Murder trial jury sent home for second night after failing to reach a verdict
THE jury in the Roy Webster murder trial has been sent home for another night as deliberations on a verdict continue.
The four women and seven men will resume considering a verdict at the Central Criminal Court on Friday morning.
They retired for the day after deliberating for just over six hours so far. Earlier, Mr Justice Patrick McCarthy re-read the evidence of State Pathologist Professor Marie Cassidy at the jurors' request.
They also asked to be read back the statement of a forensic scientist who carried out an analysis on blood spatter in the accused's van, where he beat Anne Shortall with a hammer.
The jury was considering a verdict in the trial for a third day at the Central Criminal Court today.
Deliberations began late on Tuesday afternoon and continued throughout yesterday and today.
Mr Webster (40), a father-of-two from Ashbree, Ashford, Co Wicklow has pleaded not guilty to the murder but guilty to the manslaughter of Anne Shortall (47) at The Murrough, in Wicklow Town on April 3, 2015.
That plea was not accepted by the prosecution.
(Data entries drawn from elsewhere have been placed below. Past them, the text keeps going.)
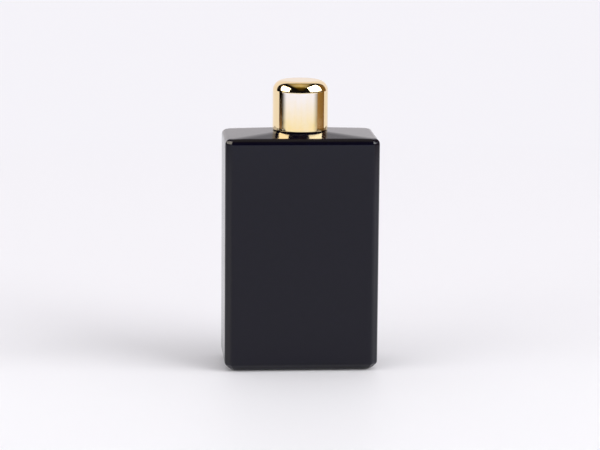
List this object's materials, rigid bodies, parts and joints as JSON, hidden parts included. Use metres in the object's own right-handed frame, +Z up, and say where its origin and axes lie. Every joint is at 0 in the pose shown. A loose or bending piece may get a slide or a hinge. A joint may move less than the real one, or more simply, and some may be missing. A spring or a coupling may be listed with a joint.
{
  "type": "aftershave bottle",
  "caption": "Rectangular splash bottle in black glass with chamfered corners, low sloping shoulder and a smooth round screw cap in gold metal over a pouring insert.",
  "frame": {"origin": "centre of the base, at the height it stands on", "axes": "+X along the bottle's width, +Y from its front to its back, +Z up along the neck"},
  "size_m": [0.06, 0.034, 0.1129],
  "materials": {
    "black_glass": "glossy",
    "gold_metal": "polished, gold anodised",
    "liner_plastic": "natural moulded plastic",
    "white_insert": "soft translucent white plastic",
    "foam_wad": "fine closed-cell foam"
  },
  "bodies": {
    "bottle": {"glass_bottle": "black_glass", "orifice_reducer": "white_insert"},
    "seal": {"sealing_wad": "foam_wad"},
    "cap": {"cap_liner": "liner_plastic", "cap_shell": "gold_metal"}
  },
  "joints": [
    {"name": "cap_rise", "type": "slide", "parent": "bottle", "child": "seal", "axis": [0, 0, 1], "range_m": [0, 0.01746]},
    {"name": "cap_turn", "type": "hinge", "parent": "seal", "child": "cap", "pos_m": [0, 0, 0.1], "axis": [0, 0, 1], "range_deg": [0, 1980]}
  ],
  "couplings": [
    {"joint": "cap_turn", "follows": "cap_rise", "rad_per_m": 1979}
  ]
}
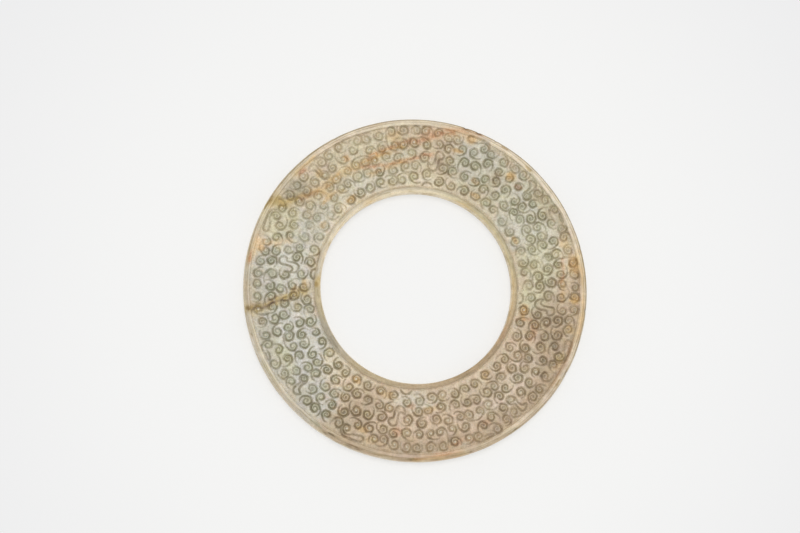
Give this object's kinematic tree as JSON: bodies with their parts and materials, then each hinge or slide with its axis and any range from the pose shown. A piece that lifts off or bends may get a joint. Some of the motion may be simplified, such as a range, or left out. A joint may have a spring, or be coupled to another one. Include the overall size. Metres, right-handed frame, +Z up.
{
  "type": "carved jade ring disc",
  "caption": "Flat carved stone ring with a round central hole, plain rims and a field of low spiral curls on both faces.",
  "frame": {"origin": "centre of the hole, on the plane that the lower rims rest on", "axes": "+Z up through the hole, square to the faces; +Y to the top of the disc as it is shown in the picture, +X to its right"},
  "size_m": [0.104, 0.104, 0.0045],
  "materials": {
    "jade": "polished nephrite, buff and grey green with brown and rust stains, waxy gloss on the rims"
  },
  "bodies": {
    "root": {"jade_disc": "jade"}
  },
  "joints": []
}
It is the State's case that Mr Webster beat Anne Shortall to death with a hammer after they had a one-night stand and she threatened to "reveal all" if he did not pay her to have an abortion.
The defence has maintained the accused had no intention of killing or causing serious harm to Ms Shortall, a mother-of-three, but had "lost control" and reacted in fear and panic to her threat.
Yesterday, the jury had asked Mr Justice Patrick McCarthy to re-read a statement made by a friend of the accused's wife Sinead.
Carmel Phibbs, whose statement had been read to the court on day six of the trial, was at the Webster home on the afternoon that Ms Shortall was killed.
She told gardai that when Mr Webster arrived home he was acting "completely normal".
The jury has also been given a number of exhibits, including the hammer that the prosecution alleges Mr Webster used to beat Ms Shortall to death.
Earlier, Judge McCarthy told the jurors there were two verdicts open to them; guilty of murder or not guilty to murder but guilty of manslaughter.
He told them that it was open to them to consider the defence of provocation.
He explained that this where there is a sudden, unforeseen, onset of passion, which at the time when the accused killed the deceased, totally deprived him of self-control.
The judge said it was not enough to show that the accused lost his temper, or was easily provoked.
He said the prosecution had to prove beyond reasonable doubt that he was not provoked.